James Buchanon went a pannin
for gold along the Cimarron.
The air was hot, he started fannin
his pannin tin up in the air.
A black hat saw it, so he ran in
and tried to take Buchanon’s stake.
Buchanon stopped him.
Yes he whopped him, up his headside,
with a rake.
I may be the only writer in the universe who has published an article on rhymes for “Buchanan.”
Okay, it was only part of an article on Andre LeVot’s biography of F. Scott Fitzgerald, in which LeVot claimed quite ludicrously that FSF had modeled the character “Tom Buchanan” in THE GREAT GATSBY on Zelda’s purported lover, a French aviator named Eduoard Jozan, because Jozan rhymed with Buchanan.
Honest, that’s what he said.
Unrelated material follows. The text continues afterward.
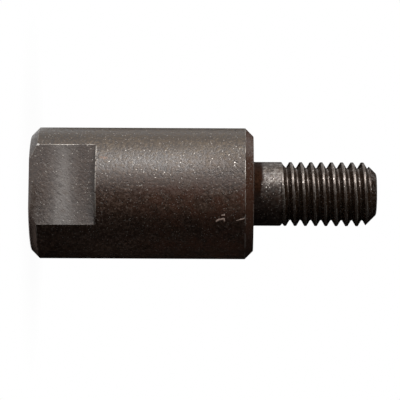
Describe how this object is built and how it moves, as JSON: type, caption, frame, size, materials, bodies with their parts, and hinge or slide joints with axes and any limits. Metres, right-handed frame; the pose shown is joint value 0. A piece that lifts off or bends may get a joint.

I pointed out that they sure don’t rhyme en Anglais, the only language FSF spoke. (The ac-CENT is on the wrong syl-LAB-le, among other reasons LeVot was all wet.)
It’s hard to think of rhyme words for Buchanan. You need to cobble words together as the above examples do–no single word will do, I think. “New Cannon” is pretty good.
Really since the stress falls on the penultimate syllable, you only have to get the last two syllables to rhyme, so you don’t have to bend over backwards to accomodate stuff like “new cannon”. Consider:
Dannon
Shannon
man in
fan in
pan in
ran in
tannin
Gannon
there once was a man named Buchanan
who for lunch would eat a banana, and
Divers other fruits and comestibles
And fibrous comestibles
Like beans so he’d have to turn the fan on.